Under section 26(2), however, the confidentiality exemption does not apply to a record prepared by a staff member of a public body or a person who is providing a service for a public body under a contract for services "in the course of the performance of his or her functions unless disclosure of the information concerned would constitute a breach of a duty of confidence that is provided for by an agreement or statute or otherwise by law and is owed to a person other than a public body or head or a director, or member of the staff of, a public body or a person who is providing or provided a service for a public body under a contract for services".
As I have found that the records provided by the unsuccessful tenderers are exempt on the basis of section 27(1)(b) I do not need to consider them further. The same applies to the copy of the Management Accounts and the line item pricing for the individual elements of equipment provided by the successful tenderer which I have already found to be exempt from release.
In relation to the remainder of the successful tender records and the information in various internal records not already found to be exempt, I note that the confidentiality clause in the agreement between the IADT and the successful tenderer includes a clause that in the event of an FOI request "the supplier shall identify any information that is not to be disclosed on grounds of commercial sensitivity". The confidentiality clause further states that the final decision on disclosure rests with the Office of the Information Commissioner and ultimately, the Courts. The position of the IADT is that under EU Procurement Regulations, the information in the records should be held in confidence. I note that Ms McCulloch, Investigator, notified the successful tenderer on 29 October 2014 of her intention to recommend that in this case section 26 did not apply to exempt material other than the Management Accounts and Line item pricing for individual elements of equipment. No response was received to her letter. I am not satisfied that the public body in this case has justified its decision that release any of the remaining information would constitute a breach of a duty of confidence owed by it to the successful tenderer as provided for in an agreement or otherwise. I find accordingly.
Section 20 provides that a head may refuse to grant a request for a record "if the record concerned contains matter relating to the deliberative processes of a public body (including ...the results of consultations, considered ... for the purposes of those processes)." Section 20(1) is subject to a public interest test under section 20(3). The IADT cited the section 20 exemption in relation to certain withheld records. Ms McCulloch suggested in her preliminary view letter to IADT that the deliberative process was no longer ongoing once the contract had been awarded and that section 20 might not be relevant at this stage. In its response, the IADT explained that the deliberative process was ongoing when the FOI request was being dealt with in 2013. It also queried whether the exemption was restricted to "ongoing deliberations".
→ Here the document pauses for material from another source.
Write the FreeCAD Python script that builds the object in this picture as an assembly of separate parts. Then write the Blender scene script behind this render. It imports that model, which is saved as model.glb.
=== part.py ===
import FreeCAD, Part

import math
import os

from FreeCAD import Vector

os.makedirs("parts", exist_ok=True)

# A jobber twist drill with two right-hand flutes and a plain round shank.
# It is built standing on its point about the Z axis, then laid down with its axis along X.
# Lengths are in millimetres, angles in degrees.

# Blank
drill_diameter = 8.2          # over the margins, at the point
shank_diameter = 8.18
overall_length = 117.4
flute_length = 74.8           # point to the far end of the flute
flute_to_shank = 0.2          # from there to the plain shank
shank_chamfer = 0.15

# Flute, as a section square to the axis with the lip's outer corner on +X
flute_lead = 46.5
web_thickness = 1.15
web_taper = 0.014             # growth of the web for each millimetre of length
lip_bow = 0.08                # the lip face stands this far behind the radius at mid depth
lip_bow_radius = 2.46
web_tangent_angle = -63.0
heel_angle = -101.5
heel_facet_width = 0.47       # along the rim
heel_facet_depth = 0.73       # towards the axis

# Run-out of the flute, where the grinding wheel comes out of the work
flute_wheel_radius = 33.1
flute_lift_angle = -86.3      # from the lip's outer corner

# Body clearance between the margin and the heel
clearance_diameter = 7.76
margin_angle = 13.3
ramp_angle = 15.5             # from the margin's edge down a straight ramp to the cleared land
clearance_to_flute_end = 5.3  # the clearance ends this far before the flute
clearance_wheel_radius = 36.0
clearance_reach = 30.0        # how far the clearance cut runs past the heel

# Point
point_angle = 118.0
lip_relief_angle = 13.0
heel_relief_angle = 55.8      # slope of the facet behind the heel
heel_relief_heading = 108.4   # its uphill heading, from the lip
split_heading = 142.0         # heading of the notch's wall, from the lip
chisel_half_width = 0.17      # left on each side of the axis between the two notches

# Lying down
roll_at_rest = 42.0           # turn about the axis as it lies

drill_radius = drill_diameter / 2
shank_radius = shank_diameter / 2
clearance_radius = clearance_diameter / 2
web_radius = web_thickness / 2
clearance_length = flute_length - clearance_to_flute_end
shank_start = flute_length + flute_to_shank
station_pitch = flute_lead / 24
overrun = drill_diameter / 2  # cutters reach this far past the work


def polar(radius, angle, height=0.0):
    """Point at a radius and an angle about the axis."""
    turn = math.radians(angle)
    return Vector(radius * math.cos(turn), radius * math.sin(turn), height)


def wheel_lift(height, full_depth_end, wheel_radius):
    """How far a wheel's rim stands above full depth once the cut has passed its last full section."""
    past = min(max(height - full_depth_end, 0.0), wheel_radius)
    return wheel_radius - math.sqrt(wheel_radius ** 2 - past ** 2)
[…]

The deliberative process can be described as a "thinking process" that refers to the way a public body makes decisions. It involves the gathering of information from a variety of sources and weighing or considering carefully all of the information and facts obtained with a view to making a decision or reflecting upon the reasons for or against a particular choice. Even if parts of the tender process fell within the terms of section 20, it would be necessary to consider whether, on balance, the public interest would be better served by granting the request. I note that the many parts of the tender documentation are largely factual in nature and thus would be excluded from the deliberative process exemption by virtue of section 20(2)(b). Given my findings in relation to the public interest under section 27 and the other exemptions and having regard to section 34(12)(b) of the FOI Act, I am not satisfied that refusal of access to any of the withheld records under section 20(1) of the Act is justified at this point in time. I find accordingly.
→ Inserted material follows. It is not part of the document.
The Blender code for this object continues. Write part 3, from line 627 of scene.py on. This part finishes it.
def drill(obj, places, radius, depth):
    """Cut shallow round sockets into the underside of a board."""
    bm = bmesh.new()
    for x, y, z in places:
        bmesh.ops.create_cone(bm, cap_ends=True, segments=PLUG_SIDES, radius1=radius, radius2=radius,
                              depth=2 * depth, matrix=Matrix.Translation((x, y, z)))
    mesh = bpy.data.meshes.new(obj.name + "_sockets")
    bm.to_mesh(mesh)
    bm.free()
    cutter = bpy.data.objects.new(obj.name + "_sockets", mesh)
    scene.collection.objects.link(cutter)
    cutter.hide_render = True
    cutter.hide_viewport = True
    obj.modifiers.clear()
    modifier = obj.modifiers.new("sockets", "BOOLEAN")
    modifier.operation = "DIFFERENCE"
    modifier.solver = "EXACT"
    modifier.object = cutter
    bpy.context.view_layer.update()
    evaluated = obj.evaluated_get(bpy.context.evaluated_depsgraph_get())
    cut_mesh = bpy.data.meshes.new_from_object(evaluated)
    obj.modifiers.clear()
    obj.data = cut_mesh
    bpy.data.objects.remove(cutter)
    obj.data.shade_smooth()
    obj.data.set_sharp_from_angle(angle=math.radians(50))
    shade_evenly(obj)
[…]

This section provides that a head may refuse a request where:
"the record concerned does not exist or cannot be found after all reasonable steps to ascertain its whereabouts have been taken".
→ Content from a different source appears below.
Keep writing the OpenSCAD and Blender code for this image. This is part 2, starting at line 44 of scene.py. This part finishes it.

The IADT stated that the minutes of internal meetings do not exist as it is not its policy to take minutes of internal procurement meetings and that the output of such meetings forms the tender documents themselves which have been released. I see no reason not to accept this position; I believe it is reasonable to take it that such records do not exist and I find accordingly.
Having carried out a review under section 34(2) of the Freedom of Information Act 1997, as amended, I hereby vary the decision of the IADT. I affirm the decision to withhold records numbered 33, 36, 37, 41, 44, 45, 58c (email dated 3 July 2014 from the IADT and correspondence/drafts of correspondence to and from an unsuccessful tenderer), 60, 61, 62, 63, and 65b. I further direct the release of the records 39, 40, 42, 43, 47, 48, 49, 50, 51, 52, 56, 58a, 58(b), 65a and 65(b) (part) as agreed by the IADT and the remainder of the withheld records subject to the withholding/redaction of the following information:
1) copy of the Management Accounts and the line item pricing for the individual elements of equipment provided by the successful tenderer
2) information provided by the unsuccessful tenderers including correspondence between them and the IADT
3) Identities of the unsuccessful tenderers.
As indicated in the analysis above, I accept that redacting the information of the unsuccessful tenderers in such records as number 38, 46, 53, 54 and 65C where the information of the successful and unsuccessful tenderers is intertwined is not practical and could cause the resultant record to be misleading; I am not directing the release of such records However, in the case of other records in respect of which the IADT disagrees with this Office's position (e.g. records or parts of 1,2, 52, 56, 58b, 64), I wish to point out by way of clarification that only the information found to be exempt in this decision is to be withheld.
A party to a review, or any other person affected by a decision of the Information Commissioner following a review, may appeal to the High Court on a point of law arising from the decision. Any such appeal must be initiated not later than eight weeks from the date on which notice of the decision was given to the person bringing the appeal.